Most of the theoretical results for fitness landscapes have been obtained for very simple search processes, i.e., for landscapes on simple graphs. In the field of genetic algorithms, on the other hand, the search operators themselves are typically much more complex, involving recombination of pairs of individuals drawn from a population. A few attempts have been made to elucidate the mathematical structure of landscapes on more general topologies [18, 60, 61], considering generalized versions of barrier trees and basins. A generalization of the Fourier decomposition and a notion of elementary landscapes under recombination was explored in [62], introducing a Markov chain on X that in a certain sense mimics the action of crossover. In this formalism, a close connection between elementary landscapes and Holland’s schemata [27] becomes apparent. It remains a topic for future research, however, if and how spectral properties of landscapes can be formulated in general for population-based search operators in which offsprings are created from more than one parent.

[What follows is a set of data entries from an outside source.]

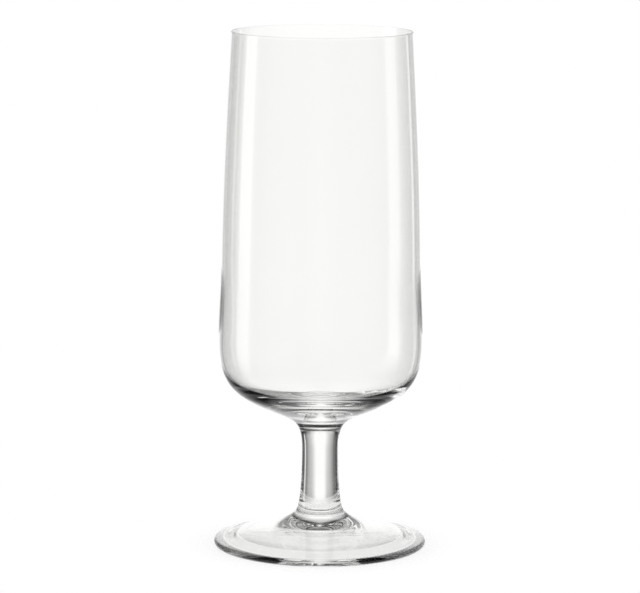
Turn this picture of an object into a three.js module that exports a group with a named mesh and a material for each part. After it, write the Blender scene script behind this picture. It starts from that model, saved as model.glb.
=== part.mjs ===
// Footed beer glass in clear soda-lime glass: a machine-blown bowl on a short solid stem and a pressed foot.
// Millimetres, +Z up, origin on the table under the middle of the foot.
import * as THREE from "three";

// Overall height, and the fire-polished bead that finishes the rim
const glassHeight = 175;
const beadRadius = 0.65;
const rimRadius = 30.12;
const rimLeanDegrees = 3.4;
const wallThickness = 0.65;

// Blown bowl: nearly straight wall, a slight belly low down, and a round shoulder into the base
const waistHeight = 95.8;
const waistRadius = 33.64;
const waistLeanDegrees = 0.6;
const bellyHeight = 72;
const bellyRadius = 34.5;
const bellyThickness = 1.35;
const shoulderDrop = 18.6;
const shoulderReach = 16.4;
const baseRadius = 13.6;
const baseHeight = 45.3;
const baseSlopeDegrees = 23.3;

// Inside of the bowl: the wall thickens down the shoulder into a nearly flat floor over the solid base
const floorHeight = 50.7;
const floorReach = 30;
const innerShoulderDrop = 17;

// Drawn stem, thinnest above its middle, fused to the bowl at the neck and to the foot at the ankle
const neckHeight = 40;
const neckRadius = 7.1;
const neckLeanDegrees = 21;
const stemWaistHeight = 30.5;
const stemWaistRadius = 6.17;
const ankleHeight = 12.5;
const ankleRadius = 7.76;
const ankleLeanDegrees = 25.5;
const stemEase = 0.17;

// Pressed foot: a rounded edge, a straight slope and a flare up to the ankle
const footRadius = 36;
const footEdgeRadius = 1.24;
const footSlopeDegrees = 15;
const flareRadius = 19.3;

// Hollow under the foot: up from the flat standing ring over a shoulder, then along the top to the middle
const bearingWidth = 2.1;
const hollowEdgeSlopeDegrees = 2;
const hollowShoulderRadius = 27.3;
const hollowShoulderHeight = 2.4;
const hollowShoulderSlopeDegrees = 11.5;
const hollowRise = 6.8;

// How finely the round forms are faceted
const facetsRound = 64;
const beadSteps = 8;
const wallSteps = 4;
const shoulderSteps = 10;
const floorSteps = 11;
const flareSteps = 6;
const stemSteps = 4;
const edgeSteps = 4;
const hollowSteps = 5;

// A curve leaves one station and reaches the next along their headings, by this share of their distance
const ease = 1 / 3;

const radians = THREE.MathUtils.degToRad;

// A station of the half profile: distance from the axis, height, and heading in degrees above the outward way
function station(radius, height, heading) {
  const angle = radians(heading);
  return {
    point: new THREE.Vector2(radius, height),
    heading: new THREE.Vector2(Math.cos(angle), Math.sin(angle)),
  };
}

// Points of a smooth curve between two stations, which leaves and arrives along their headings
function curveBetween(from, to, steps, leave, arrive) {
  const distance = from.point.distanceTo(to.point);
  const curve = new THREE.CubicBezierCurve(
    from.point,
    from.point.clone().addScaledVector(from.heading, leave ?? ease * distance),
    to.point.clone().addScaledVector(to.heading, -(arrive ?? ease * distance)),
    to.point,
  );
  return curve.getPoints(steps);
}

// Points of an arc about a centre, from one angle to another in degrees
function arc(centre, radius, fromAngle, toAngle, steps) {
  const curve = new THREE.EllipseCurve(
    centre.x, centre.y, radius, radius, radians(fromAngle), radians(toAngle), toAngle < fromAngle,
  );
  return curve.getPoints(steps);
}

// A closed half profile turned about the upright axis
function revolve(name, outline, material) {
  const profile = outline.filter((point, i) => i === 0 || point.distanceTo(outline[i - 1]) > 1e-4);
  for (const point of profile) {
    if (Math.abs(point.x) < 1e-9) point.x = 0;
  }
  const geometry = new THREE.LatheGeometry(profile, facetsRound);
  geometry.rotateX(Math.PI / 2);
  const mesh = new THREE.Mesh(geometry, material);
  mesh.name = name;
  return mesh;
}

const onAxis = (height) => new THREE.Vector2(0, height);

const neck = station(neckRadius, neckHeight, 90 - neckLeanDegrees);
const ankle = station(ankleRadius, ankleHeight, 90 + ankleLeanDegrees);

// Outer stations of the bowl, on the way up
const base = station(baseRadius, baseHeight, baseSlopeDegrees);
const belly = station(bellyRadius, bellyHeight, 90);
const waist = station(waistRadius, waistHeight, 90 + waistLeanDegrees);

// The bead stands a little proud of both faces of the wall, whose middle runs into the bead's centre
const beadCentre = new THREE.Vector2(rimRadius, glassHeight - beadRadius);
const beadMeeting = Math.acos(wallThickness / 2 / beadRadius);
const beadDrop = beadRadius * Math.sin(beadMeeting);
const beadAngle = THREE.MathUtils.radToDeg(beadMeeting);
const rimOutside = station(rimRadius + wallThickness / 2, beadCentre.y - beadDrop, 90 + rimLeanDegrees);
const rimInside = station(rimRadius - wallThickness / 2, beadCentre.y - beadDrop, 270 + rimLeanDegrees);

// Inner stations lie one wall thickness inside the outer ones, on the way down
const waistInside = station(waistRadius - wallThickness, waistHeight, 270 + waistLeanDegrees);
const bellyInside = station(bellyRadius - bellyThickness, bellyHeight, 270);
const floor = station(0, floorHeight, 180);

function makeBowl(material) {
  const outline = [
    onAxis(neckHeight),
    ...curveBetween(neck, base, flareSteps),
    ...curveBetween(base, belly, shoulderSteps, shoulderReach, shoulderDrop),
    ...curveBetween(belly, waist, wallSteps),
    ...curveBetween(waist, rimOutside, wallSteps),
    ...arc(beadCentre, beadRadius, -beadAngle, 180 + beadAngle, beadSteps),
    ...curveBetween(rimInside, waistInside, wallSteps),
    ...curveBetween(waistInside, bellyInside, wallSteps),
    ...curveBetween(bellyInside, floor, floorSteps, innerShoulderDrop, floorReach),
  ];
  return revolve("bowl", outline, material);
}

function makeStem(material) {
  const waistOfStem = station(stemWaistRadius, stemWaistHeight, 90);
  const shank = stemEase * ankle.point.distanceTo(waistOfStem.point);
  const outline = [
    onAxis(ankleHeight),
    ...curveBetween(ankle, waistOfStem, stemSteps, shank, shank),
    ...curveBetween(waistOfStem, neck, stemSteps),
    onAxis(neckHeight),
  ];
  return revolve("stem", outline, material);
}

function makeFoot(material) {
  const edgeCentre = new THREE.Vector2(footRadius - footEdgeRadius, footEdgeRadius);
  const edgeTop = 90 - footSlopeDegrees;
  const edge = [
    ...arc(edgeCentre, footEdgeRadius, -90, 0, edgeSteps),
    ...arc(edgeCentre, footEdgeRadius, 0, edgeTop, edgeSteps),
  ];
  const slopeStart = edge[edge.length - 1];
  const flareHeight = slopeStart.y + (slopeStart.x - flareRadius) * Math.tan(radians(footSlopeDegrees));
  const flare = station(flareRadius, flareHeight, 180 - footSlopeDegrees);
  const hollowMiddle = station(0, hollowRise, 0);
  const hollowShoulder = station(hollowShoulderRadius, hollowShoulderHeight, -hollowShoulderSlopeDegrees);
  const hollowEdge = station(edgeCentre.x - bearingWidth, 0, -hollowEdgeSlopeDegrees);
  const outline = [
    ...curveBetween(hollowMiddle, hollowShoulder, hollowSteps),
    ...curveBetween(hollowShoulder, hollowEdge, hollowSteps),
    ...edge,
    ...curveBetween(flare, ankle, flareSteps),
    onAxis(ankleHeight),
  ];
  return revolve("foot", outline, material);
}

const clearGlass = () =>
  new THREE.MeshStandardMaterial({ color: 0xf2f5f3, roughness: 0.02, transparent: true, opacity: 0.35 });

const group = new THREE.Group();
group.add(makeBowl(clearGlass()), makeStem(clearGlass()), makeFoot(clearGlass()));

export default group;
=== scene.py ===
"""Footed beer glass in clear soda-lime glass, with the plain studio it stands in."""

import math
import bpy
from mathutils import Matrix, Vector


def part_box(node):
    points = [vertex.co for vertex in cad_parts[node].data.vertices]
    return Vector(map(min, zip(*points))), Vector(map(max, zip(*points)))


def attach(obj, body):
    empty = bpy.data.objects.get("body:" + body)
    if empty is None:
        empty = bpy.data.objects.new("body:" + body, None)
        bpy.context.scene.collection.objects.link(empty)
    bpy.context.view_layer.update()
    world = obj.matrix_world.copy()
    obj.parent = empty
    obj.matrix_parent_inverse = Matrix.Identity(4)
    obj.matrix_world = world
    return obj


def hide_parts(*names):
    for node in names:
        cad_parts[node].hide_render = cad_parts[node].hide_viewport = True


bl_info = {
    "name": "Footed Beer Glass",
    "version": (1, 0, 0),
    "blender": (4, 5, 0),
    "location": "View3D > Sidebar > Beer Glass",
    "description": "Builds a footed beer glass and a plain pale studio round its packed frame",
    "category": "Add Mesh",
}

import bpy
from bpy.props import FloatProperty, FloatVectorProperty, IntProperty, PointerProperty
from bpy.types import Operator, Panel, PropertyGroup
from mathutils import Matrix, Vector

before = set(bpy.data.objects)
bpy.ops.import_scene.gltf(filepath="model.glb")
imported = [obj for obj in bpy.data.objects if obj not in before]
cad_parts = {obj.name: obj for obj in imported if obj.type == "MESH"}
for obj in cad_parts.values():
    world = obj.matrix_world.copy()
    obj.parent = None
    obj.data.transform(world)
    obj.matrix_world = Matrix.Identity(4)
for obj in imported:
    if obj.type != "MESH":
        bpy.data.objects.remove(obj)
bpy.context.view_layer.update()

MM = 0.001
GLASS_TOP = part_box("bowl")[1].z
FOOT_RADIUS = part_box("foot")[1].x


def linear(hex_colour):
    """An sRGB hex colour as linear red, green and blue."""
    channels = [int(hex_colour[i : i + 2], 16) / 255 for i in (1, 3, 5)]
    return [c / 12.92 if c <= 0.04045 else ((c + 0.055) / 1.055) ** 2.4 for c in channels]


def length(name, description, default, **more):
    """A size property in metres, shown in the scene's unit."""
    return FloatProperty(
        name=name,
        description=description,
        default=default,
        min=0,
        unit="LENGTH",
        subtype="DISTANCE",
        precision=5,
        **more,
    )


def angle(name, description, degrees):
    """An angle property, given in degrees."""
    return FloatProperty(
        name=name, description=description, default=math.radians(degrees), unit="ROTATION", subtype="ANGLE"
    )


def colour(name, description, hex_colour):
    """A colour property, given as an sRGB hex value."""
    return FloatVectorProperty(
        name=name,
        description=description,
        default=linear(hex_colour),
        size=3,
        min=0,
        max=1,
        subtype="COLOR",
    )


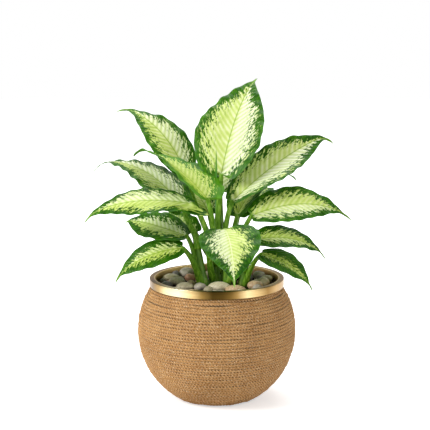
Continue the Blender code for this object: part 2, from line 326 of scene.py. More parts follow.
pot = {
    "bellyRadius": 125.0,
    "bellyHeight": 110.0,
    "ropeFoot": 2.9,
    "ropeTop": 178.9,
    "ropeTopRadius": 101.9,
    "ropePitch": 4.75,
    "ropeRadius": 2.7,
    "layLength": 15.0,
    "stepLength": 1.6,
    "ropePieces": 3,
    "around": 9,  # points around the rope, three to a strand
    "strandReach": (1.06, 0.96, 0.82),  # from a strand's crest down to the groove beside it
    # 1 at a strand's crest down to 0 in its groove; the rope's material paints a highlight on the crests and
    # shade in the grooves from it
    "strandCrest": (1.0, 0.6, 0.0),
}


def ropeSpine(share):  # the winding's centre, as radius and height, from the foot up to the rim
    reach = pot["bellyRadius"] - pot["ropeRadius"]
    first = math.asin((pot["ropeFoot"] - pot["bellyHeight"]) / reach)
    last = math.asin((pot["ropeTop"] - pot["bellyHeight"]) / reach)
    angle = first + (last - first) * share
    return reach * math.cos(angle), pot["bellyHeight"] + reach * math.sin(angle), (last - first) * reach


def ropePlaces(turns):  # the turns done and the length run at each ring of the rope
    places, turned, run = [], 0.0, 0.0
    while turned < turns:
        places.append((turned, run))
        run += pot["stepLength"]
        turned += pot["stepLength"] / (2 * math.pi * ropeSpine(turned / turns)[0])
    return places


def ropeRing(turned, run, turns):  # each point with its run, how near it is to its strand's crest and its cheek, from which the material paints highlight and shade
    angle = 2 * math.pi * turned
    radius, height, _ = ropeSpine(turned / turns)
    drift = Vector((math.cos(angle) * 2.4, math.sin(angle) * 2.4, turned * 0.8))
    ragged = 0.9 + 0.9 * min(max((height - 128) / 45, 0.0), 1.0)
    wobble = noise.noise(drift) * ragged
    thick = pot["ropeRadius"] * (1.03 + 0.2 * noise.noise(drift * 1.7 + Vector((5, 0, 0))))
    lift = 0.7 * noise.noise(drift * 2.3 + Vector((0, 9, 0)))
    out, up = Vector((math.cos(angle), math.sin(angle), 0.0)), Vector((0, 0, 1))
    climb = (height - pot["bellyHeight"]) / (pot["bellyRadius"] - pot["ropeRadius"])
    slope = math.asin(max(-1, min(1, climb)))
    outward = out * math.cos(slope) + up * math.sin(slope)
    upward = up * math.cos(slope) - out * math.sin(slope)
    centre = out * radius + Vector((0, 0, height)) + upward * wobble + outward * lift
    twist = -2 * math.pi * run / pot["layLength"]
    ring = []
    for k in range(pot["around"]):
        strand = k % 3
        fuzz = 1 + 0.1 * noise.noise(Vector((run * 0.55, k * 2.7, 0)))
        reach = thick * pot["strandReach"][strand] * fuzz
        around = 2 * math.pi * k / pot["around"] + twist
        spot = centre + (outward * math.cos(around) + upward * math.sin(around)) * reach
        ring.append((spot * mm, run * mm, pot["strandCrest"][strand], abs(math.sin(around))))
    return ring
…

Despite the tentative computational results that suggest a tight connection between spectral properties of a landscape, statistical features of the Fourier coefficients, and geometric properties such as the distribution of local minima, there is at present no coherent theory that captures these connections. We suspect that a deeper understanding of relations between these different aspects of landscapes will be a prerequisite for any predictive theory of the performance of optimization algorithms on particular landscape problems.